--- Given problem ---
Write down each entry again, exactly as it reads.

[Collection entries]
⁂
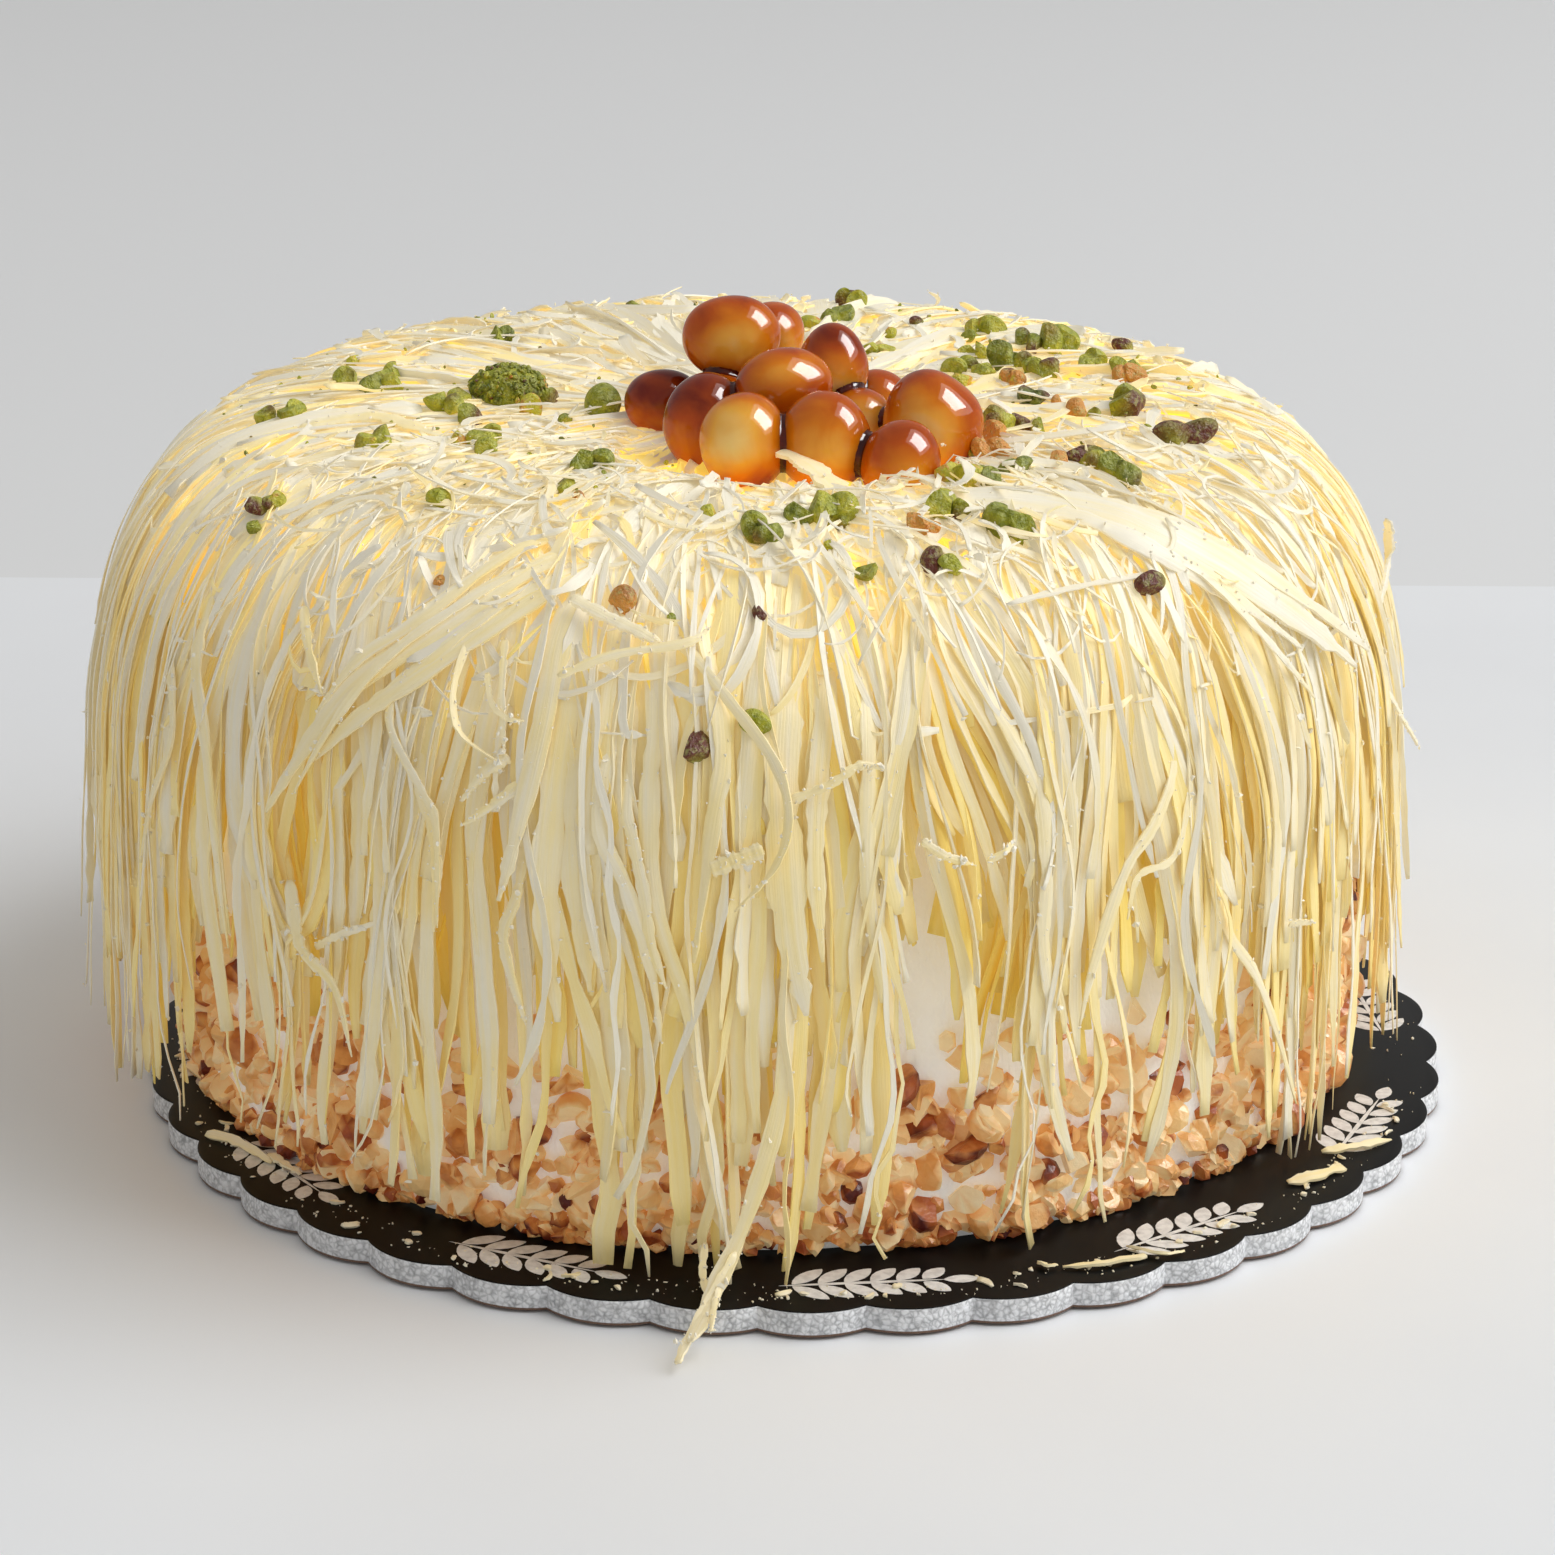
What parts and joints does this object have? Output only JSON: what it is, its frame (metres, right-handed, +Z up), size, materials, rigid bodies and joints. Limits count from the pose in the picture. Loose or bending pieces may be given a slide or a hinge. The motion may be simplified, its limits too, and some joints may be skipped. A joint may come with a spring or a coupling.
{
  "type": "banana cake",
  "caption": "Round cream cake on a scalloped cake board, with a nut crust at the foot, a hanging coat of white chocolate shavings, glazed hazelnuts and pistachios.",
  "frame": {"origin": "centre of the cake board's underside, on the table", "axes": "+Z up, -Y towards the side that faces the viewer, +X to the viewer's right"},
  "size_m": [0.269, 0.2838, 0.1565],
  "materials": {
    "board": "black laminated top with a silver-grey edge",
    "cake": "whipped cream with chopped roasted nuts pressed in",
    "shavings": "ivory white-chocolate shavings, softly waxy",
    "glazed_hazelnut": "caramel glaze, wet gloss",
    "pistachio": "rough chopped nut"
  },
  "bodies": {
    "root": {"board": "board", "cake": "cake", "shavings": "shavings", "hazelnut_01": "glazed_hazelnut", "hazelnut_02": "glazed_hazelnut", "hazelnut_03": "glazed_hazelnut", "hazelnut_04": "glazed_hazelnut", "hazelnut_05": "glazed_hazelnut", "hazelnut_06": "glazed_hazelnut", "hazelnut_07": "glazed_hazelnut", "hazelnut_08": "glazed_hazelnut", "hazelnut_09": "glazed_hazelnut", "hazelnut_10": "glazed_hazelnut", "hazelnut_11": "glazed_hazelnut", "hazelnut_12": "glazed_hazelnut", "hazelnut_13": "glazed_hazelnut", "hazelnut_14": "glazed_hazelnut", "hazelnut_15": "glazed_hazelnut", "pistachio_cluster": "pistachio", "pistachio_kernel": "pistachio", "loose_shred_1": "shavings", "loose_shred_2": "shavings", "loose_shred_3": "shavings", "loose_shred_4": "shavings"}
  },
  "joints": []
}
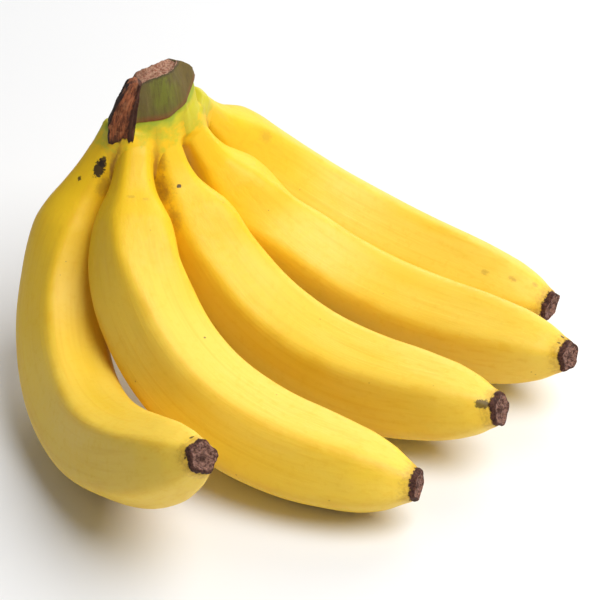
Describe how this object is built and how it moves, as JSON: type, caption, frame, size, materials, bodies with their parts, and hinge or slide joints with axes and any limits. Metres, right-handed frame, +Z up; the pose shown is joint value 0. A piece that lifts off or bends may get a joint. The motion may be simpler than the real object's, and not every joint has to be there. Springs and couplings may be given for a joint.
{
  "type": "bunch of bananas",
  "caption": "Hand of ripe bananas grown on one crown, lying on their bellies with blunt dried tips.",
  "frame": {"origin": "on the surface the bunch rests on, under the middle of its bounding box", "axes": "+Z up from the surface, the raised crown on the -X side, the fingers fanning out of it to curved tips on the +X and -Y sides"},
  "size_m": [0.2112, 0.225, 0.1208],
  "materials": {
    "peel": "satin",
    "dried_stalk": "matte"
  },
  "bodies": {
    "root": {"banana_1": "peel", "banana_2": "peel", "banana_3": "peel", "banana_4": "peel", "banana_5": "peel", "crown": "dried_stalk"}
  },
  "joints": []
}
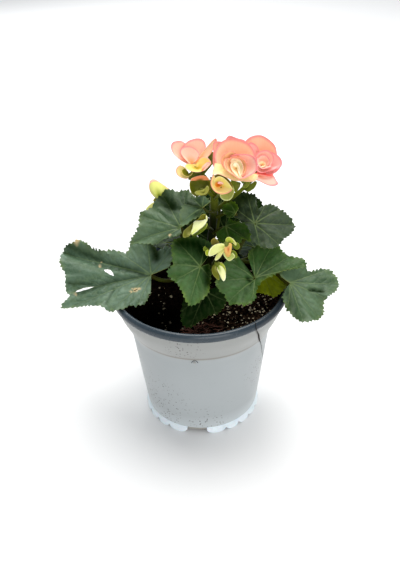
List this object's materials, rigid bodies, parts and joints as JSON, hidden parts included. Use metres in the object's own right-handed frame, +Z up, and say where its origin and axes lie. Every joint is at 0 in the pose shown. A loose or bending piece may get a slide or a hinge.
⁂
--- Solution to the problem ---
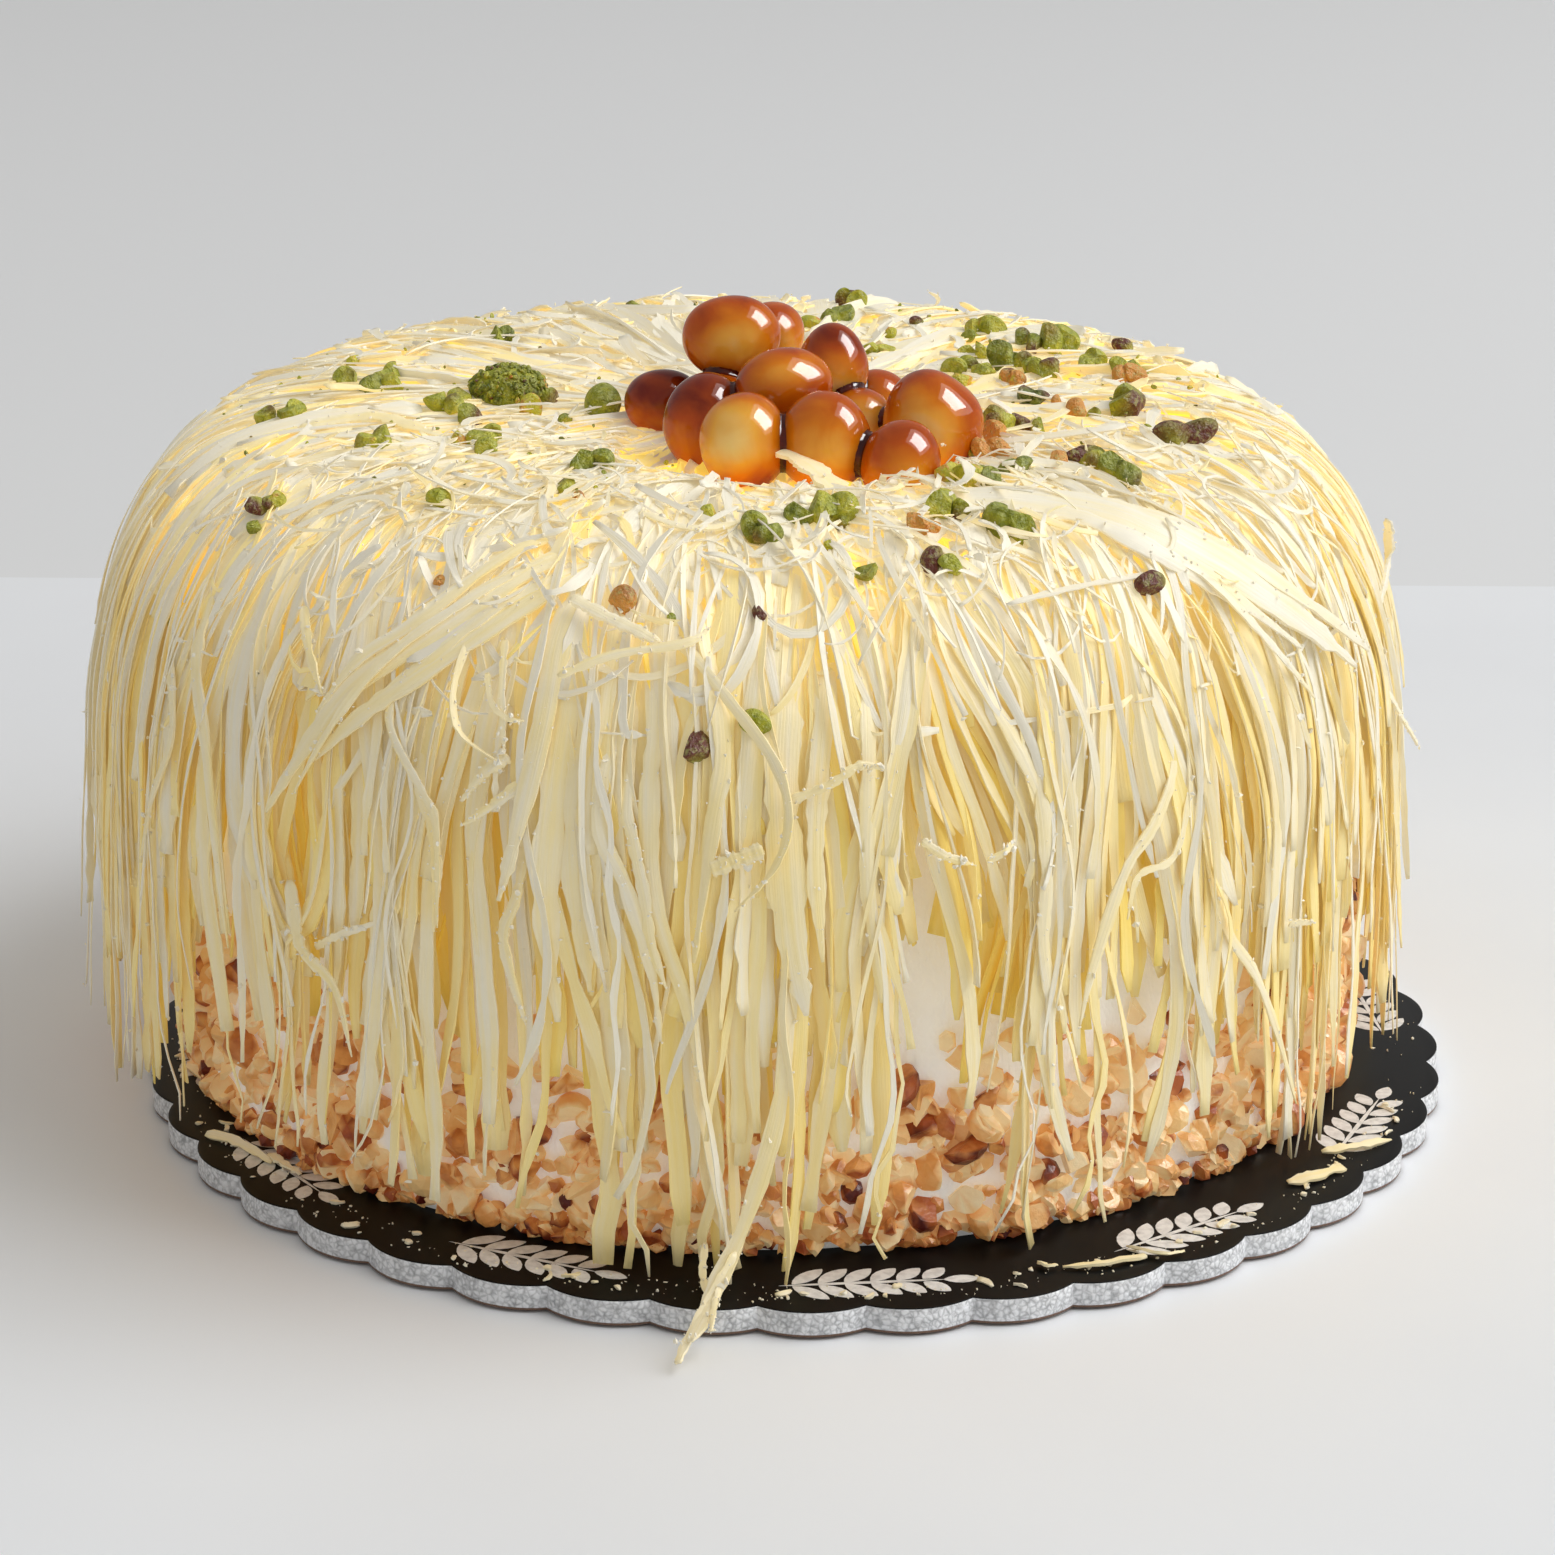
What parts and joints does this object have? Output only JSON: what it is, its frame (metres, right-handed, +Z up), size, materials, rigid bodies and joints. Limits count from the pose in the picture. Loose or bending pieces may be given a slide or a hinge. The motion may be simplified, its limits too, and some joints may be skipped. A joint may come with a spring or a coupling.
{
  "type": "banana cake",
  "caption": "Round cream cake on a scalloped cake board, with a nut crust at the foot, a hanging coat of white chocolate shavings, glazed hazelnuts and pistachios.",
  "frame": {"origin": "centre of the cake board's underside, on the table", "axes": "+Z up, -Y towards the side that faces the viewer, +X to the viewer's right"},
  "size_m": [0.269, 0.2838, 0.1565],
  "materials": {
    "board": "black laminated top with a silver-grey edge",
    "cake": "whipped cream with chopped roasted nuts pressed in",
    "shavings": "ivory white-chocolate shavings, softly waxy",
    "glazed_hazelnut": "caramel glaze, wet gloss",
    "pistachio": "rough chopped nut"
  },
  "bodies": {
    "root": {"board": "board", "cake": "cake", "shavings": "shavings", "hazelnut_01": "glazed_hazelnut", "hazelnut_02": "glazed_hazelnut", "hazelnut_03": "glazed_hazelnut", "hazelnut_04": "glazed_hazelnut", "hazelnut_05": "glazed_hazelnut", "hazelnut_06": "glazed_hazelnut", "hazelnut_07": "glazed_hazelnut", "hazelnut_08": "glazed_hazelnut", "hazelnut_09": "glazed_hazelnut", "hazelnut_10": "glazed_hazelnut", "hazelnut_11": "glazed_hazelnut", "hazelnut_12": "glazed_hazelnut", "hazelnut_13": "glazed_hazelnut", "hazelnut_14": "glazed_hazelnut", "hazelnut_15": "glazed_hazelnut", "pistachio_cluster": "pistachio", "pistachio_kernel": "pistachio", "loose_shred_1": "shavings", "loose_shred_2": "shavings", "loose_shred_3": "shavings", "loose_shred_4": "shavings"}
  },
  "joints": []
}
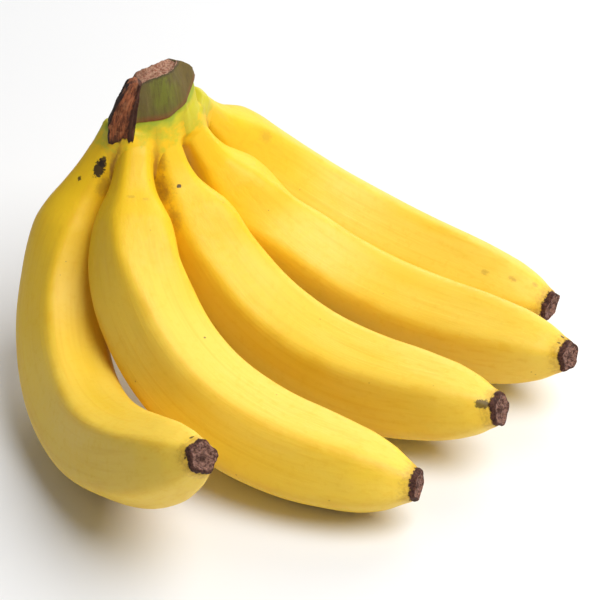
Describe how this object is built and how it moves, as JSON: type, caption, frame, size, materials, bodies with their parts, and hinge or slide joints with axes and any limits. Metres, right-handed frame, +Z up; the pose shown is joint value 0. A piece that lifts off or bends may get a joint. The motion may be simpler than the real object's, and not every joint has to be there. Springs and couplings may be given for a joint.
{
  "type": "bunch of bananas",
  "caption": "Hand of ripe bananas grown on one crown, lying on their bellies with blunt dried tips.",
  "frame": {"origin": "on the surface the bunch rests on, under the middle of its bounding box", "axes": "+Z up from the surface, the raised crown on the -X side, the fingers fanning out of it to curved tips on the +X and -Y sides"},
  "size_m": [0.2112, 0.225, 0.1208],
  "materials": {
    "peel": "satin",
    "dried_stalk": "matte"
  },
  "bodies": {
    "root": {"banana_1": "peel", "banana_2": "peel", "banana_3": "peel", "banana_4": "peel", "banana_5": "peel", "crown": "dried_stalk"}
  },
  "joints": []
}
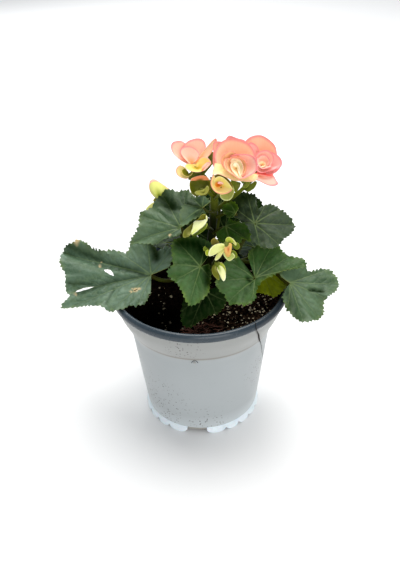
List this object's materials, rigid bodies, parts and joints as JSON, hidden parts included. Use metres in the object's own right-handed frame, +Z up, and say where its origin and axes lie. Every joint is at 0 in the pose shown. A loose or bending piece may get a slide or a hinge.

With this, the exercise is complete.